--- GIVEN INFORMATION ---

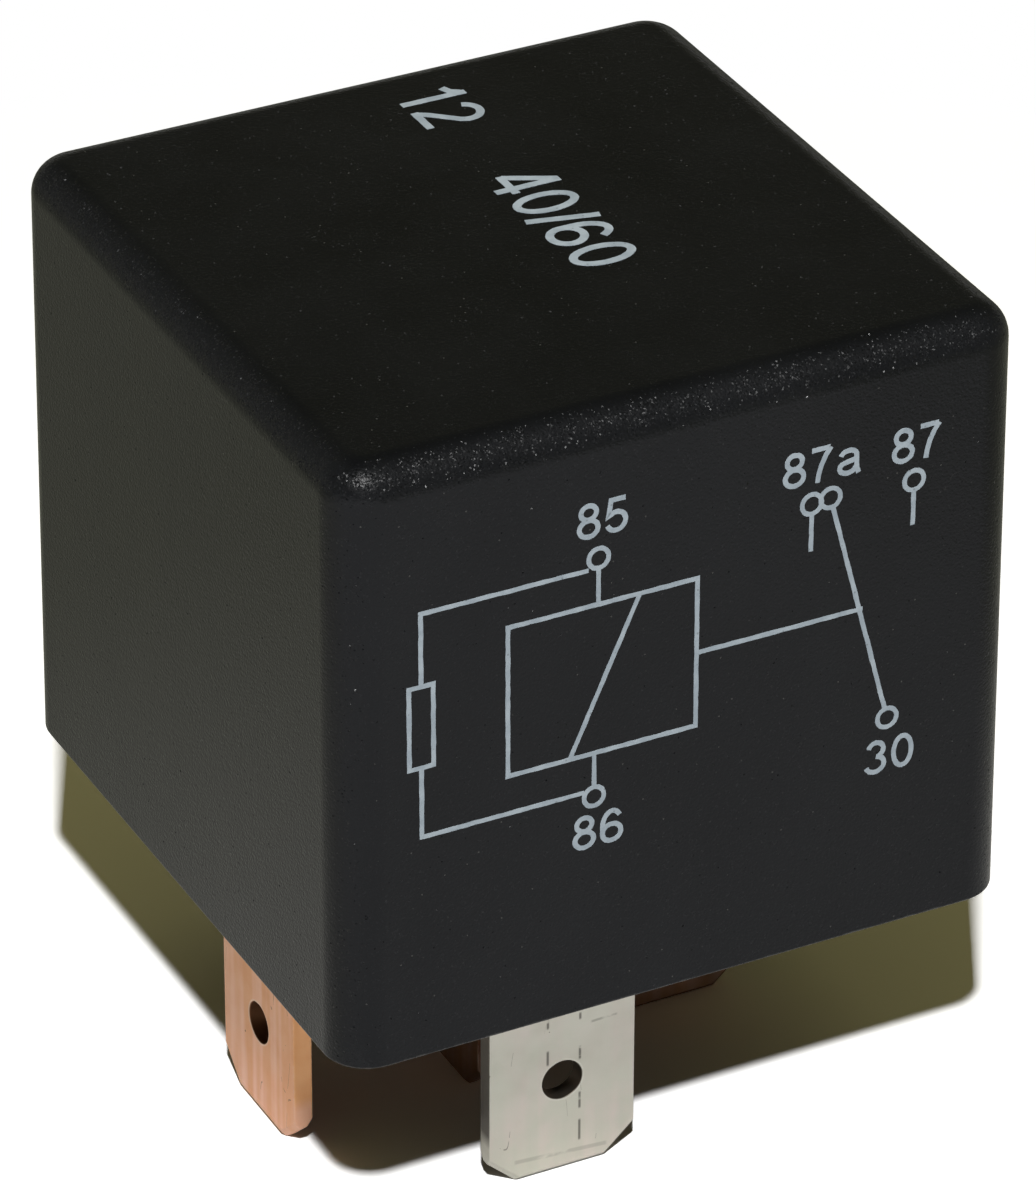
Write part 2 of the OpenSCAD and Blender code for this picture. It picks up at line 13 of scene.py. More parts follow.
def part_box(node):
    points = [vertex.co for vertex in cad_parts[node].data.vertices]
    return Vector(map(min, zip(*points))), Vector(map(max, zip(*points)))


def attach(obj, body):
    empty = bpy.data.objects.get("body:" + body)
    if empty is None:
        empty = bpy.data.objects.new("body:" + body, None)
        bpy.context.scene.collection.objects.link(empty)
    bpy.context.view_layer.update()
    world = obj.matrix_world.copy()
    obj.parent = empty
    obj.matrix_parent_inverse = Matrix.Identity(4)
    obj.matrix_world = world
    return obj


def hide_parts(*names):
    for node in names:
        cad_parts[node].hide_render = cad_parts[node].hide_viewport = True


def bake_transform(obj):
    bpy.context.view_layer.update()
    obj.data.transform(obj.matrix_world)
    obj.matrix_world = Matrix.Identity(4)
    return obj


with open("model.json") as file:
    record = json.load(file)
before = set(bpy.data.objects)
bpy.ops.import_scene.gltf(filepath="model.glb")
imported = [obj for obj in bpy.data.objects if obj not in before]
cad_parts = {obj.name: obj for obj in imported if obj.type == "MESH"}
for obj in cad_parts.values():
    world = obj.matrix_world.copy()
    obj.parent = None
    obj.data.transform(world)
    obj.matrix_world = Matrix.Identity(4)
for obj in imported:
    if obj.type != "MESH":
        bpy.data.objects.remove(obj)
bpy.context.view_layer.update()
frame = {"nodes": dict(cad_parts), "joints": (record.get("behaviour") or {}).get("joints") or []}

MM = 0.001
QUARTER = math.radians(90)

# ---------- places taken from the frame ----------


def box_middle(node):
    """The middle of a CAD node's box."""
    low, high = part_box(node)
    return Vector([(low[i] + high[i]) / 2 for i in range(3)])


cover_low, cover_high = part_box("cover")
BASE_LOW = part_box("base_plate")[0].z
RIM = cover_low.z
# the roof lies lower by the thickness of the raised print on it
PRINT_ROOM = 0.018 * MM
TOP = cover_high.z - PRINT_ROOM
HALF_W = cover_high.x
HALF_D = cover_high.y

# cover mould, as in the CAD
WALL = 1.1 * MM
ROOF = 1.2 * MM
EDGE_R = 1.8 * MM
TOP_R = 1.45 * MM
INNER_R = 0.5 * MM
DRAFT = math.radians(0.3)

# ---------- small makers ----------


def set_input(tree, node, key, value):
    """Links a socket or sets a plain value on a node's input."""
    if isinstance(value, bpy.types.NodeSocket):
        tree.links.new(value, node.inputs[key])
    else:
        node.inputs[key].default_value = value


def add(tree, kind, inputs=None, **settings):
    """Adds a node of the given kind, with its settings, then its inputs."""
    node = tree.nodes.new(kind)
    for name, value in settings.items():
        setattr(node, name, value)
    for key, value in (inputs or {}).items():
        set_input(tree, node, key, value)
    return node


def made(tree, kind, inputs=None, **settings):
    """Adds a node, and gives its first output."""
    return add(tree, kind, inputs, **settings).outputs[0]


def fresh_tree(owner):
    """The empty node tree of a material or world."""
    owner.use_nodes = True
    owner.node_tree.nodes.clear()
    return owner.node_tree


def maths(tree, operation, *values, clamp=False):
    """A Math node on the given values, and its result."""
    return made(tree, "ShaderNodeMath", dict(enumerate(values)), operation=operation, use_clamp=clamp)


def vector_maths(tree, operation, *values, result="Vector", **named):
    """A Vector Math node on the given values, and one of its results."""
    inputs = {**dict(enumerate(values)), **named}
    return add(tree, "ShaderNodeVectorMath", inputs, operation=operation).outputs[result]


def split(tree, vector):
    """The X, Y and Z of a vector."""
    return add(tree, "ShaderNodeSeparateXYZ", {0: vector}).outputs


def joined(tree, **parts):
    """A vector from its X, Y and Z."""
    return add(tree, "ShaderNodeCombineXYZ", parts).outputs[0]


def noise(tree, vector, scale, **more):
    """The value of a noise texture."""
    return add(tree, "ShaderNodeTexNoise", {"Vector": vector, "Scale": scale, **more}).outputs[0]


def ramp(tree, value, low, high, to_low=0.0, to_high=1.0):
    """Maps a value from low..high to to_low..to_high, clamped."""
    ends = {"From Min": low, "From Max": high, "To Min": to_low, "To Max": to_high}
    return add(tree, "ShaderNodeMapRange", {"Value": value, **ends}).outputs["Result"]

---

* EXERCISE: Lines that hold "names" are the ones to copy; find all of them.

* TASK ANSWER:
def hide_parts(*names):
    for node in names:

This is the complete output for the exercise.